* Task prompt:
Everything from the line containing "obj.matrix_world = world" through the line containing "in imported if" must be quoted exactly; everything else is left out.

* Dataset excerpt:
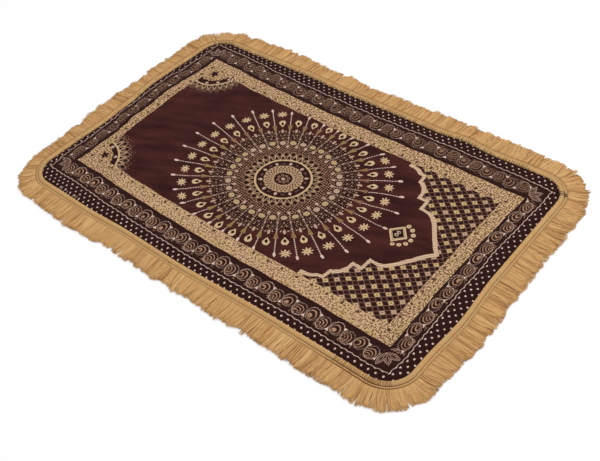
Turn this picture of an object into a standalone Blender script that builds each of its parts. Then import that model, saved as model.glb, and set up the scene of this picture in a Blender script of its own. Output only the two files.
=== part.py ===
# A padded prayer rug lying flat on the floor: a quilted cloth panel with rounded corners,
# and one length of fringe sewn round its four sides.
#
# Metres, +Z up. The origin is on the floor under the middle of the rug, fringe included.
# +Y runs along the rug to the end with the prayer arch, +X to the right of someone who
# faces that way. The underside of both pieces is the plane z = 0.
import math
import random
from typing import NamedTuple

import bmesh
import bpy
from mathutils import Vector


class Reach(NamedTuple):
    along: float  # place along that side, in X or Y
    out: float  # distance from the middle of the rug, or a length


# Cloth panel, at the edge of its woven face
HALF_WIDTH = 0.331
HALF_LENGTH = 0.539
CORNER_RADIUS = 0.058
FOOT_EDGE = [Reach(-0.25, 0.5420), Reach(-0.09, 0.5475), Reach(0.02, 0.5362),
             Reach(0.11, 0.5315), Reach(0.21, 0.5345)]
RIGHT_EDGE = [Reach(-0.45, 0.3365), Reach(-0.33, 0.3370), Reach(-0.18, 0.3318),
              Reach(-0.05, 0.3325), Reach(0.27, 0.3212), Reach(0.45, 0.3195)]
ARCH_EDGE = [Reach(-0.22, 0.5335), Reach(-0.02, 0.5345), Reach(0.12, 0.5420), Reach(0.24, 0.5365)]
LEFT_EDGE = [Reach(-0.45, 0.3290), Reach(-0.22, 0.3336), Reach(-0.10, 0.3300),
             Reach(0.19, 0.3310), Reach(0.265, 0.3385), Reach(0.34, 0.3325), Reach(0.45, 0.3360)]

EDGE_THICKNESS = 0.0042
RIM_WIDTH = 0.010  # between the edge and the quilted part
STITCH_HEIGHT = 0.0050  # top of the cloth along a quilting line
CROWN_HEIGHT = 0.0071  # top of the padding in the middle of a diamond
QUILT_PITCH = 0.060  # between two parallel quilting lines
CUTS_PER_PITCH = 3
MARGIN_WIDTH = 0.0085  # thin seam margin that runs on under the heading
MARGIN_THICKNESS = 0.0018
CUT_SNAP = 0.0003  # a quilting cut takes in a corner that lies this near to it

# Fringe trim
LOCK_COUNT = 288
FAN_OFFSET = 0.040  # the locks are evenly spaced at this distance from the cloth's edge
CLEARANCE = 0.0003  # between the cloth and the heading
HEADING_WIDTH = 0.019
ROLL_INNER = 0.0056  # height of the roll where it meets the cloth
ROLL_CREST = (0.0045, 0.0080)  # distance from the cloth's edge, height
ROLL_SHOULDER = (0.0088, 0.0062)
SEWN_GROOVE = (0.0108, 0.0034)
ROOT_HEIGHT = 0.0040
FOOT_FRINGE = [Reach(-0.26, 0.0630), Reach(-0.18, 0.0595), Reach(-0.13, 0.0592),
               Reach(-0.08, 0.0530), Reach(0.01, 0.0660), Reach(0.09, 0.0670),
               Reach(0.16, 0.0562), Reach(0.22, 0.0525)]
RIGHT_FRINGE = [Reach(-0.45, 0.0615), Reach(-0.34, 0.0668), Reach(-0.23, 0.0652),
                Reach(-0.19, 0.0610), Reach(-0.08, 0.0606), Reach(0.05, 0.0618),
                Reach(0.15, 0.0665), Reach(0.23, 0.0635), Reach(0.37, 0.0668),
                Reach(0.44, 0.0625)]
ARCH_FRINGE = [Reach(-0.26, 0.0625), Reach(-0.17, 0.0652), Reach(0.00, 0.0645),
               Reach(0.18, 0.0647), Reach(0.25, 0.0605)]
LEFT_FRINGE = [Reach(-0.45, 0.0605), Reach(-0.37, 0.0668), Reach(-0.28, 0.0680),
               Reach(-0.225, 0.0595), Reach(-0.12, 0.0665), Reach(-0.04, 0.0568),
               Reach(0.04, 0.0630), Reach(0.10, 0.0630), Reach(0.16, 0.0685),
               Reach(0.26, 0.0610), Reach(0.35, 0.0690), Reach(0.44, 0.0630)]
LENGTH_WAVE = 0.0008  # slow rise and fall of the tips along the fringe
LENGTH_CYCLES = (7, 19, 31)  # waves in one turn round the rug
LENGTH_JITTER = 0.0016  # from one lock to the next
LEAN_WAVE = 0.0042  # sideways, at the tip
LEAN_CYCLES = (5, 13, 23)
LEAN_JITTER = 0.0013
FRINGE_SEED = 11


class LockRow(NamedTuple):
    share: float  # of the lock's length
    half_width: float  # in lock pitches
    height: float
    lean: float  # share of the lean at the tip


LOCK_ROWS = [LockRow(0.50, 0.43, 0.0034, 0.35), LockRow(1.00, 0.29, 0.0012, 1.00)]

# Finishes
CLOTH_COLOUR = (0.045, 0.014, 0.013, 1.0)
CLOTH_ROUGHNESS = 0.95
FRINGE_COLOUR = (0.552, 0.314, 0.122, 1.0)
FRINGE_ROUGHNESS = 0.9
SMOOTH_UNDER = math.radians(40)


def clear_scene():
    for old in list(bpy.data.objects):
        bpy.data.objects.remove(old)


def make_material(name, colour, roughness):
    material = bpy.data.materials.new(name)
    material.use_nodes = True
    shader = material.node_tree.nodes["Principled BSDF"]
    shader.inputs["Base Color"].default_value = colour
    shader.inputs["Roughness"].default_value = roughness
    shader.inputs["Metallic"].default_value = 0.0
    material.diffuse_color = colour
    return material


def make_object(name, bm, material):
    """Turns a bmesh into a named object, shaded smooth but for its real corners."""
    bmesh.ops.recalc_face_normals(bm, faces=bm.faces)
    mesh = bpy.data.meshes.new(name)
    bm.to_mesh(mesh)
    bm.free()
    mesh.shade_smooth()
    mesh.set_sharp_from_angle(angle=SMOOTH_UNDER)
    mesh.materials.append(material)
    thing = bpy.data.objects.new(name, mesh)
    bpy.context.scene.collection.objects.link(thing)
    return thing


def eased(rows, along):
    """The value of a table at a place along its side, eased from row to row."""
    if along <= rows[0].along:
        return rows[0].out
    for before, after in zip(rows, rows[1:]):
        if along <= after.along:
            t = (along - before.along) / (after.along - before.along)
            return before.out + (after.out - before.out) * t * t * (3 - 2 * t)
    return rows[-1].out


def nominal_station(share):
    """Point and outward normal on the edge of an even rounded rectangle, at a share of the
    way round it from the foot's left corner, anticlockwise from above."""
    straights = (2 * (HALF_WIDTH - CORNER_RADIUS), 2 * (HALF_LENGTH - CORNER_RADIUS))
    arc = math.pi / 2 * (CORNER_RADIUS + FAN_OFFSET)
    left_to_go = share * (2 * sum(straights) + 4 * arc)
    for side in range(4):
        facing = (side - 1) * math.pi / 2
        outward = Vector((math.cos(facing), math.sin(facing)))
        forward = Vector((-outward.y, outward.x))
        half = HALF_WIDTH if side % 2 else HALF_LENGTH
        run = straights[side % 2]
        if left_to_go <= run:
            return outward * half + forward * (left_to_go - run / 2), outward
        left_to_go -= run
        if left_to_go <= arc:
            turn = left_to_go / arc * math.pi / 2
            normal = outward * math.cos(turn) + forward * math.sin(turn)
            centre = outward * (half - CORNER_RADIUS) + forward * (run / 2)
            return centre + normal * CORNER_RADIUS, normal
        left_to_go -= arc
    return nominal_station(0.0)


def cloth_station(index):
    """Point and outward normal on the cloth's real, slightly uneven edge."""
    point, normal = nominal_station((index % LOCK_COUNT) / LOCK_COUNT)
    side = RIGHT_EDGE if point.x > 0 else LEFT_EDGE
    end = ARCH_EDGE if point.y > 0 else FOOT_EDGE
    stretched = Vector((point.x * eased(side, point.y) / HALF_WIDTH,
                        point.y * eased(end, point.x) / HALF_LENGTH))
    return stretched, normal


def edge_point(index, offset, height):
    """A point at a distance outside the cloth's edge, beside one of its stations."""
    point, normal = cloth_station(index)
    return Vector((*(point + normal * offset), height))


def quilt_height(x, y):
    """Top of the padding: low along the two sets of diagonal stitching, full between them."""
    u = (x + y) / math.sqrt(2) / QUILT_PITCH
    v = (x - y) / math.sqrt(2) / QUILT_PITCH
    fullness = math.sqrt(abs(math.sin(math.pi * u) * math.sin(math.pi * v)))
    return STITCH_HEIGHT + (CROWN_HEIGHT - STITCH_HEIGHT) * fullness


def raise_face(bm, face, height):
    """Extrudes a face straight up and returns the new top face. A face with no neighbours
    stays where it is, as the solid's underside."""
    inner = any(len(edge.link_faces) > 1 for edge in face.edges)
    raised = bmesh.ops.extrude_face_region(bm, geom=[face])["geom"]
    if inner:
        bmesh.ops.delete(bm, geom=[face], context="FACES_ONLY")
    corners = [g for g in raised if isinstance(g, bmesh.types.BMVert)]
    bmesh.ops.translate(bm, verts=corners, vec=(0, 0, height))
    return next(g for g in raised if isinstance(g, bmesh.types.BMFace))


def cut_along_diagonals(bm, top):
    """Cuts the top along the quilting lines, and evenly between them."""
    spacing = QUILT_PITCH / CUTS_PER_PITCH
    reach = math.ceil((HALF_WIDTH + HALF_LENGTH) / math.sqrt(2) / spacing)
    for direction in (Vector((1, 1, 0)).normalized(), Vector((1, -1, 0)).normalized()):
        for step in range(-reach, reach + 1):
            edges = dict.fromkeys(edge for face in top for edge in face.edges)
            corners = dict.fromkeys(corner for face in top for corner in face.verts)
            cut = bmesh.ops.bisect_plane(
                bm, geom=[*top, *edges, *corners], dist=CUT_SNAP,
                plane_co=direction * step * spacing, plane_no=direction)
            top = [g for g in cut["geom"] if isinstance(g, bmesh.types.BMFace)]
    return top


def make_cloth():
    """A flat slab with a thin margin round it and its top raised in quilted diamonds."""
    bm = bmesh.new()
    outline = [bm.verts.new(edge_point(index, MARGIN_WIDTH, 0.0)) for index in range(LOCK_COUNT)]
    margin = raise_face(bm, bm.faces.new(outline), MARGIN_THICKNESS)
    bmesh.ops.inset_region(bm, faces=[margin], thickness=MARGIN_WIDTH, use_even_offset=True)
    slab = raise_face(bm, margin, EDGE_THICKNESS - MARGIN_THICKNESS)
    bmesh.ops.inset_region(bm, faces=[slab], thickness=RIM_WIDTH, use_even_offset=True)
    top = cut_along_diagonals(bm, [slab])
    for corner in dict.fromkeys(corner for face in top for corner in face.verts):
        corner.co.z = quilt_height(corner.co.x, corner.co.y)
    return make_object("rug_cloth", bm, make_material("woven_cloth", CLOTH_COLOUR, CLOTH_ROUGHNESS))


def fringe_length(index):
    """Length of the fringe from the cloth's edge, by the side that the station faces."""
    point, normal = cloth_station(index)
    side = RIGHT_FRINGE if point.x > 0 else LEFT_FRINGE
    end = ARCH_FRINGE if point.y > 0 else FOOT_FRINGE
    return eased(side, point.y) * normal.x ** 2 + eased(end, point.x) * normal.y ** 2


def slow_wave(index, cycles):
    """A smooth uneven wave round the rug, between -1 and 1, that closes on itself."""
    turn = 2 * math.pi * index / LOCK_COUNT
    return sum(math.sin(turn * cycle + cycle) for cycle in cycles) / len(cycles)


def heading_section(bm, index):
    """Corners of the heading's cross-section at one station, from the roots of the locks in
    over the roll, down to the seam margin, and back out along the floor."""
    step = MARGIN_WIDTH + CLEARANCE
    profile = [(HEADING_WIDTH, ROOT_HEIGHT), SEWN_GROOVE, ROLL_SHOULDER, ROLL_CREST,
               (CLEARANCE, ROLL_INNER), (CLEARANCE, MARGIN_THICKNESS + CLEARANCE),
               (step, MARGIN_THICKNESS + CLEARANCE), (step, 0.0), (HEADING_WIDTH, 0.0)]
    return [bm.verts.new(edge_point(index, offset, height)) for offset, height in profile]


def grow_lock(bm, root, index, length, lean):
    """Extrudes one lock from the heading's outer wall, between two stations."""
    face = root
    _, normal = cloth_station(index + 0.5)
    sideways = Vector((-normal.y, normal.x, 0.0)) * lean
    for row in LOCK_ROWS:
        offset = HEADING_WIDTH + row.share * (length - HEADING_WIDTH)
        before = edge_point(index, offset, 0.0)
        after = edge_point(index + 1, offset, 0.0)
        previous = list(face.verts)
        face = bmesh.ops.extrude_discrete_faces(bm, faces=[face])["faces"][0]
        for old, corner in zip(previous, face.verts):
            later = (old.co - before).length > (old.co - after).length
            share = 0.5 + row.half_width if later else 0.5 - row.half_width
            height = row.height if old.co.z > 0 else 0.0
            corner.co = before.lerp(after, share) + sideways * row.lean + Vector((0, 0, height))


def make_fringe():
    """The heading is a closed ring of sections, and each stretch of it carries one lock."""
    draw = random.Random(FRINGE_SEED)
    bm = bmesh.new()
    sections = [heading_section(bm, index) for index in range(LOCK_COUNT)]
    roots = []
    for index, here in enumerate(sections):
        following = sections[(index + 1) % LOCK_COUNT]
        for corner in range(len(here)):
            onward = (corner + 1) % len(here)
            face = bm.faces.new((here[corner], here[onward], following[onward], following[corner]))
        roots.append(face)  # the last face closes the section, and is the outer wall
    for index, root in enumerate(roots):
        length = fringe_length(index + 0.5) + LENGTH_WAVE * slow_wave(index, LENGTH_CYCLES)
        length += draw.uniform(-LENGTH_JITTER, LENGTH_JITTER)
        lean = LEAN_WAVE * slow_wave(index, LEAN_CYCLES)
        lean += draw.uniform(-LEAN_JITTER, LEAN_JITTER)
        grow_lock(bm, root, index, length, lean)
    return make_object("fringe", bm, make_material("fringe_yarn", FRINGE_COLOUR, FRINGE_ROUGHNESS))


clear_scene()
make_cloth()
make_fringe()
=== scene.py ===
import math

import bmesh
import bpy
import numpy as np
from mathutils import Matrix, Quaternion, Vector


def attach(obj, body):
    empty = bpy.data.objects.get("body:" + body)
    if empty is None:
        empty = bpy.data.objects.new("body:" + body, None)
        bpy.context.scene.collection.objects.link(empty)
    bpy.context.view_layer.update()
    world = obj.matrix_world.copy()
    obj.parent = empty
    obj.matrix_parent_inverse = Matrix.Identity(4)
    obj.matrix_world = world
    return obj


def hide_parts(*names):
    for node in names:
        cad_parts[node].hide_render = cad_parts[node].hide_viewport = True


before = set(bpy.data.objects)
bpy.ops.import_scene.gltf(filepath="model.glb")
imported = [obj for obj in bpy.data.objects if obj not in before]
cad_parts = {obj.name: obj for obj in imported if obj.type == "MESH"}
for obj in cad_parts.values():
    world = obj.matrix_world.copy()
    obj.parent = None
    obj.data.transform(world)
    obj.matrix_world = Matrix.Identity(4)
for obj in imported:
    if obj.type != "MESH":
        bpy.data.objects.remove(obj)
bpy.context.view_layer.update()  # a quilted prayer rug and the fringe sewn round it
print("frame loaded")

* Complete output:
    obj.matrix_world = world
    return obj


def hide_parts(*names):
    for node in names:
        cad_parts[node].hide_render = cad_parts[node].hide_viewport = True


before = set(bpy.data.objects)
bpy.ops.import_scene.gltf(filepath="model.glb")
imported = [obj for obj in bpy.data.objects if obj not in before]
cad_parts = {obj.name: obj for obj in imported if obj.type == "MESH"}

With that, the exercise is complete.